Ob wirklich ein Wolf oder ein Wolfsrudel das Fohlen gerissen und fortgeschleppt hat, muss nun mit Hilfe einer DNA-Analyse geklärt werden. DNA-Proben hat der Tierarzt vor Ort genommen. Die Reste des Kadavers und die Proben wurden noch am Montag verpackt und an den Niedersächsischen Landesbetrieb für Wasserwirtschaft, Küsten- und Naturschutz geschickt. Die DNA-Proben werden wahrscheinlich von Wissenschaftlern am Senckenberg Institut in Frankfurt analysiert.
„Bis alle Proben analysiert und die Kadaverreste untersucht worden sind, kann es Wochen dauern“, sagt Martin Tripp. Erst dann werden Züchter George und die Wolfsexperten mit Sicherheit wissen, ob ein Wolf das Fohlen gerissen hat.
So viel kann Tripp sagen: „Die Kadaverreste wiesen Spuren eines starken Beutegreifers auf.“ Weil der größte Teil des Fohlens fehlt, gebe es aber keine Bissspuren, anhand derer man den Durchmesser der Fangzähne und Abstände messen könne.

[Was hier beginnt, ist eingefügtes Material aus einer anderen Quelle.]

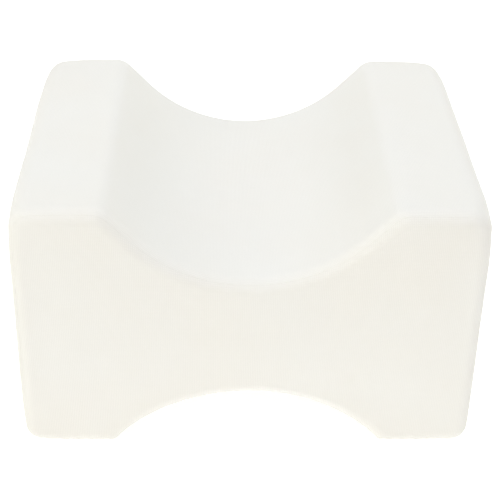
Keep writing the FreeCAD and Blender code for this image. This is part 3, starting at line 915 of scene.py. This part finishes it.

Agrar-Ingenieur Götz George, der seit zehn Jahren in Bispingen Islandpferde züchte, muss abwarten. „Ich lebe von der Pferdezucht. Das ist kein Hobby für mich“, sagt er. So ein Fohlen sei etwa 5000 Euro wert. Sollte sich herausstellen, dass es der Wolf war, kann er zumindest auf eine Ausgleichszahlung für den Verlust des Tieres hoffen. Für Schadensfälle, die dem Wolf zuzuordnen sind, seien Ausgleichszahlungen vorgesehen, weiß Wolfsberater Tripp. George muss seine wertvollen Tiere so gut es geht schützen. „Stromzäune sind ganz wichtig“, sagt Tripp. „Die kann man mit Lattenzäunen ergänzen. Der Wolf vermeidet Konflikte. So ein Zaun stellt für ihn einen Konflikt dar und vermiest ihm die Beute.“
Martin Tripp macht sich Sorgen. Sollte sich herausstellen, dass ein Wolf das Fohlen gerissen hat, würde die Akzeptanz der rückkehrenden Wölfe sinken. Ein Pferd sei in den Augen der Menschen weit mehr als ein Nutztier. Insbesondere in Niedersachsen ist das Pferd mit Emotionen besetzt. Das Wappentier des Landes ist ein springendes Pferd. So ein Vorfall ließe auch die Angst der Menschen vor dem Wolf ansteigen. „Der Mensch passt aber nicht ins Beuteschema des Wolfes“, sagt Tripp. „Der Wolf jagt, um sich zu ernähren und nicht, um dem Menschen weh zu tun.“ Wer einem Wolf im Wald begegne, solle ihn verscheuchen, in die Hände klatschen, laut rufen. Wer sich dennoch fürchte, könne ein Tierabwehrspray bei sich tragen.